From a statistical perspective, the spot price fluctuates above or below these two models on approximately 50% of trading days, making them important references for mean reversion, as well as for delineating the market state boundaries between bull and bear markets.
Multiple on-chain price models consensus indicates that the $65,000 to $71,000 range is a key area for bulls to establish long-term support. If the price effectively breaks below this range, it will mean that the vast majority of active investors are in a state of unrealized losses, which could significantly impact overall market sentiment.
Conclusion
Due to the increasing uncertainty caused by U.S. tariff policies, pressure on global financial markets continues to rise. This weakening trend has spread to almost all asset classes, as evidenced by the significant pullback in major macro indices.

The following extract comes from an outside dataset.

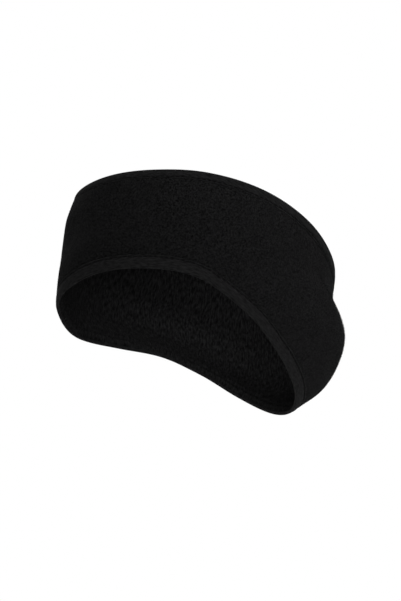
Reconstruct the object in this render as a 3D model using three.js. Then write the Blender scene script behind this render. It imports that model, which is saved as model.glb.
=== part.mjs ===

The digital asset market has also not been spared, with a comprehensive contraction across various sub-sectors. The price of Bitcoin briefly dipped to $75,000, marking one of the largest pullbacks since the bull market began in January 2023. Ethereum experienced an even more severe decline, and many long-tail crypto assets are currently deeply trapped in a bearish trend.
Based on the analysis of various on-chain and technical price models, the range of $65,000 to $71,000 is seen as a key area for bulls to rebuild long-term support. If the Bitcoin price falls below this range, market sentiment may suffer a significant blow, as the vast majority of active investors will be in a state of unrealized losses.